>> begin Given information
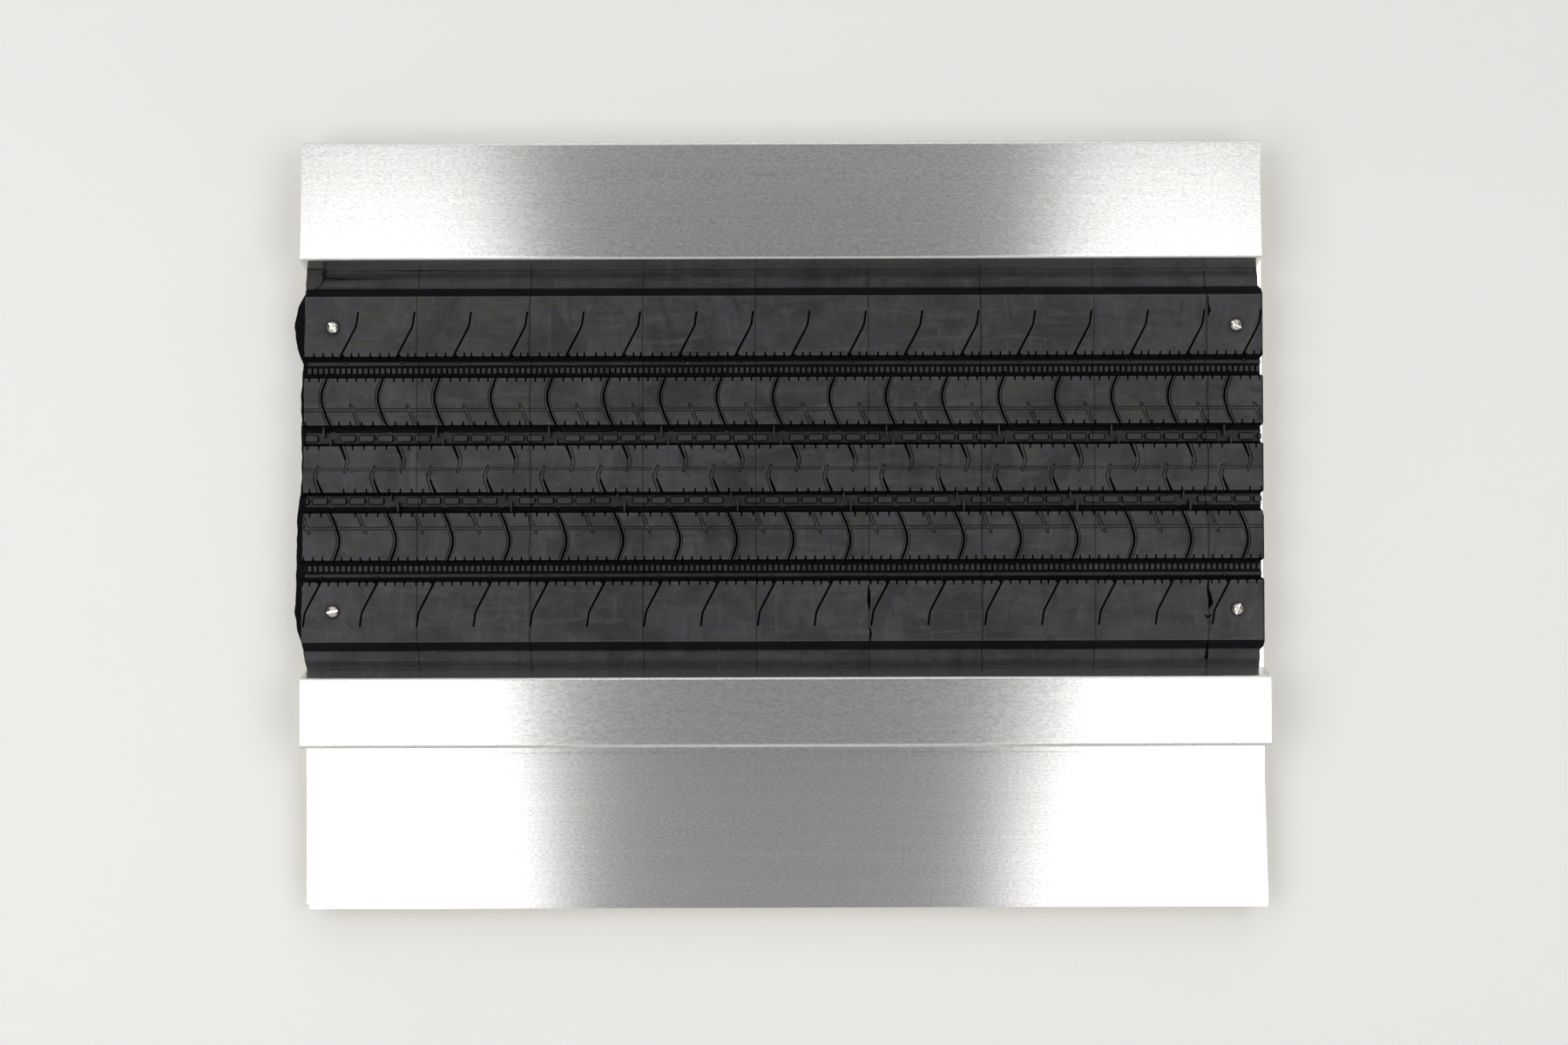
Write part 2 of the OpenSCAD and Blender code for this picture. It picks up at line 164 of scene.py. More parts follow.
def top_left(v):
    """x of the left end of the rib tops, which leans and waves a little."""
    return rib_left - top_out + top_lean * v + 0.15 * np.sin(v * 0.21) + 0.1 * np.sin(v * 0.83 + 1)


def mitred(points):
    """Unit directions and mitred side vectors along a line of points."""
    p = [Vector(q) for q in points]
    way = [(p[i + 1] - p[i]).normalized() for i in range(len(p) - 1)]
    sides = []
    for i in range(len(p)):
        a = way[max(i - 1, 0)]
        b = way[min(i, len(way) - 1)]
        n = Vector((-a.y - b.y, a.x + b.x)).normalized()
        sides.append(n / max(0.5, n.dot(Vector((-a.y, a.x)))))
    return way, sides


cap_angles = (0.8, 0.0, -0.8)
corner_degrees = (10, 45, 80)
least_radius = 0.08


def trough(points, halves, grow):
    """Closed outline of a groove with round ends along a line, grown by grow."""
    way, sides = mitred(points)
    p = [Vector(q) for q in points]
    left = [p[i] + sides[i] * (halves[i] + grow) for i in range(len(p))]
    right = [p[i] - sides[i] * (halves[i] + grow) for i in range(len(p))]
    start = cap(p[0], -way[0], halves[0] + grow)
    end = cap(p[-1], way[-1], halves[-1] + grow)
    return [tuple(q) for q in left + end + right[::-1] + start]


def cap(point, way, radius):
    side = Vector((-way.y, way.x))
    return [point + radius * (way * math.cos(a) + side * math.sin(a)) for a in cap_angles]


def rounded(cx, cv, length, width, radius, grow):
    """Closed outline of a block with rounded corners."""
    r = max(radius + grow, least_radius)
    hx = length / 2 + grow - r
    hv = width / 2 + grow - r
    out = []
    for sx, sv, start in ((1, 1, 0), (-1, 1, 90), (-1, -1, 180), (1, -1, 270)):
        for a in corner_degrees:
            t = math.radians(start + a)
            out.append((cx + sx * hx + r * math.cos(t), cv + sv * hv + r * math.sin(t)))
    return out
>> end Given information
Short problem:
From the listing above, extract every line exactly as it stands.

Written answer:
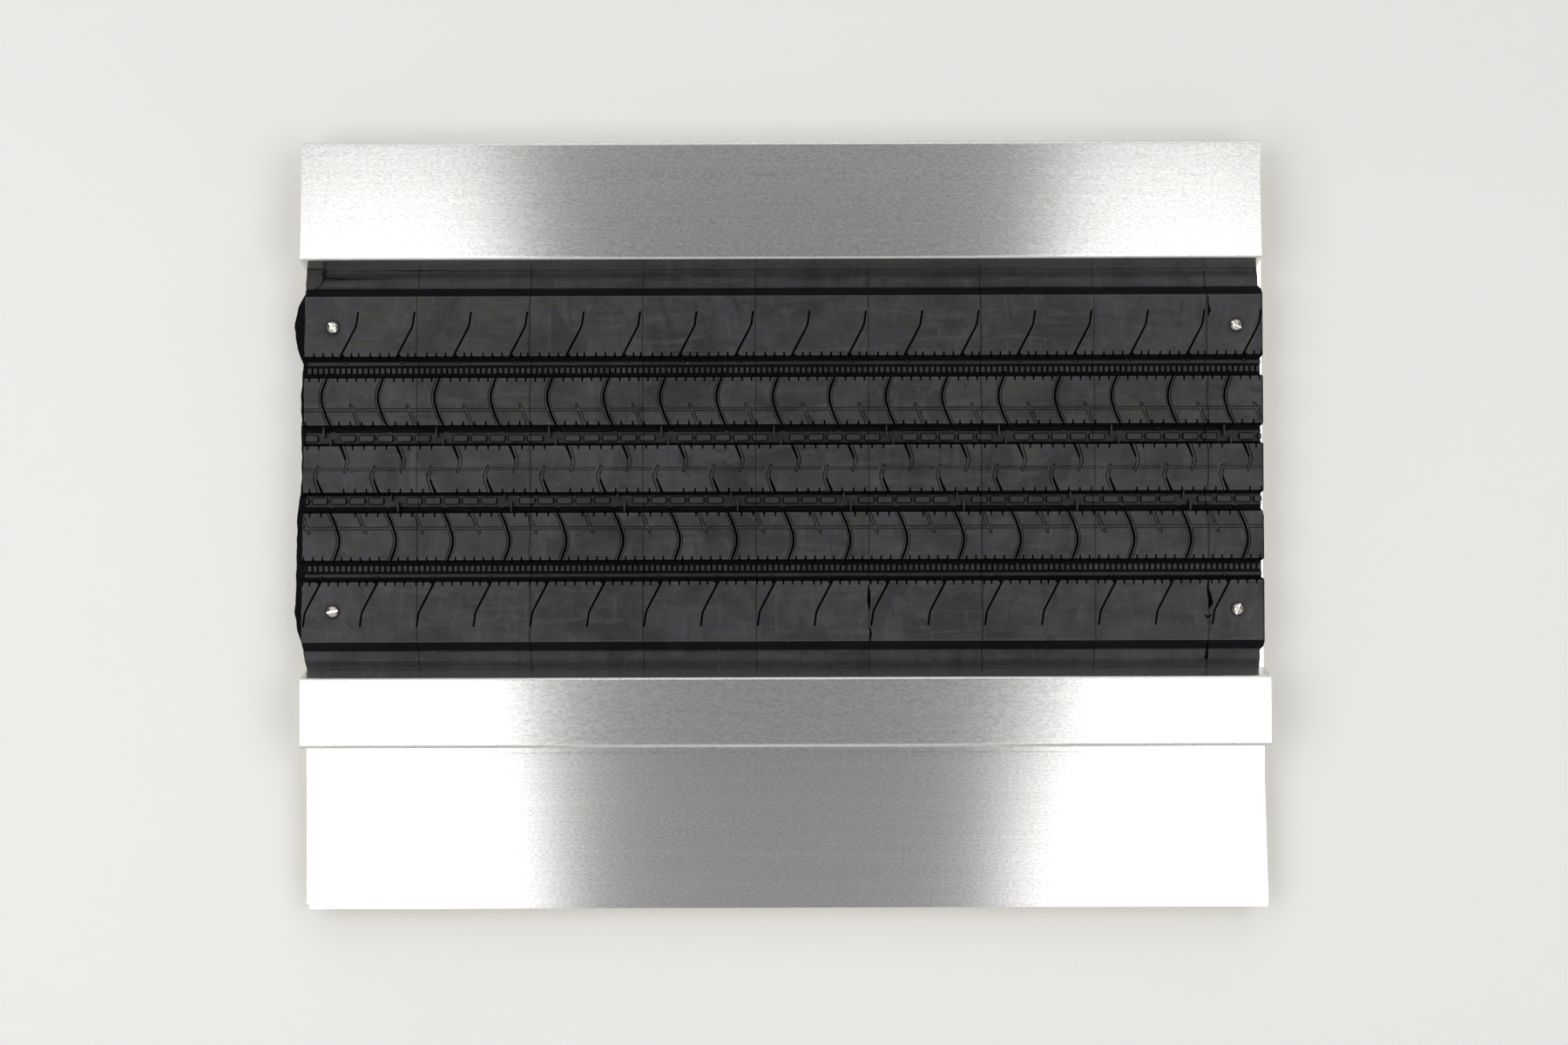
Write part 2 of the OpenSCAD and Blender code for this picture. It picks up at line 164 of scene.py. More parts follow.
def top_left(v):
    """x of the left end of the rib tops, which leans and waves a little."""
    return rib_left - top_out + top_lean * v + 0.15 * np.sin(v * 0.21) + 0.1 * np.sin(v * 0.83 + 1)


def mitred(points):
    """Unit directions and mitred side vectors along a line of points."""
    p = [Vector(q) for q in points]
    way = [(p[i + 1] - p[i]).normalized() for i in range(len(p) - 1)]
    sides = []
    for i in range(len(p)):
        a = way[max(i - 1, 0)]
        b = way[min(i, len(way) - 1)]
        n = Vector((-a.y - b.y, a.x + b.x)).normalized()
        sides.append(n / max(0.5, n.dot(Vector((-a.y, a.x)))))
    return way, sides


cap_angles = (0.8, 0.0, -0.8)
corner_degrees = (10, 45, 80)
least_radius = 0.08


def trough(points, halves, grow):
    """Closed outline of a groove with round ends along a line, grown by grow."""
    way, sides = mitred(points)
    p = [Vector(q) for q in points]
    left = [p[i] + sides[i] * (halves[i] + grow) for i in range(len(p))]
    right = [p[i] - sides[i] * (halves[i] + grow) for i in range(len(p))]
    start = cap(p[0], -way[0], halves[0] + grow)
    end = cap(p[-1], way[-1], halves[-1] + grow)
    return [tuple(q) for q in left + end + right[::-1] + start]


def cap(point, way, radius):
    side = Vector((-way.y, way.x))
    return [point + radius * (way * math.cos(a) + side * math.sin(a)) for a in cap_angles]


def rounded(cx, cv, length, width, radius, grow):
    """Closed outline of a block with rounded corners."""
    r = max(radius + grow, least_radius)
    hx = length / 2 + grow - r
    hv = width / 2 + grow - r
    out = []
    for sx, sv, start in ((1, 1, 0), (-1, 1, 90), (-1, -1, 180), (1, -1, 270)):
        for a in corner_degrees:
            t = math.radians(start + a)
            out.append((cx + sx * hx + r * math.cos(t), cv + sv * hv + r * math.sin(t)))
    return out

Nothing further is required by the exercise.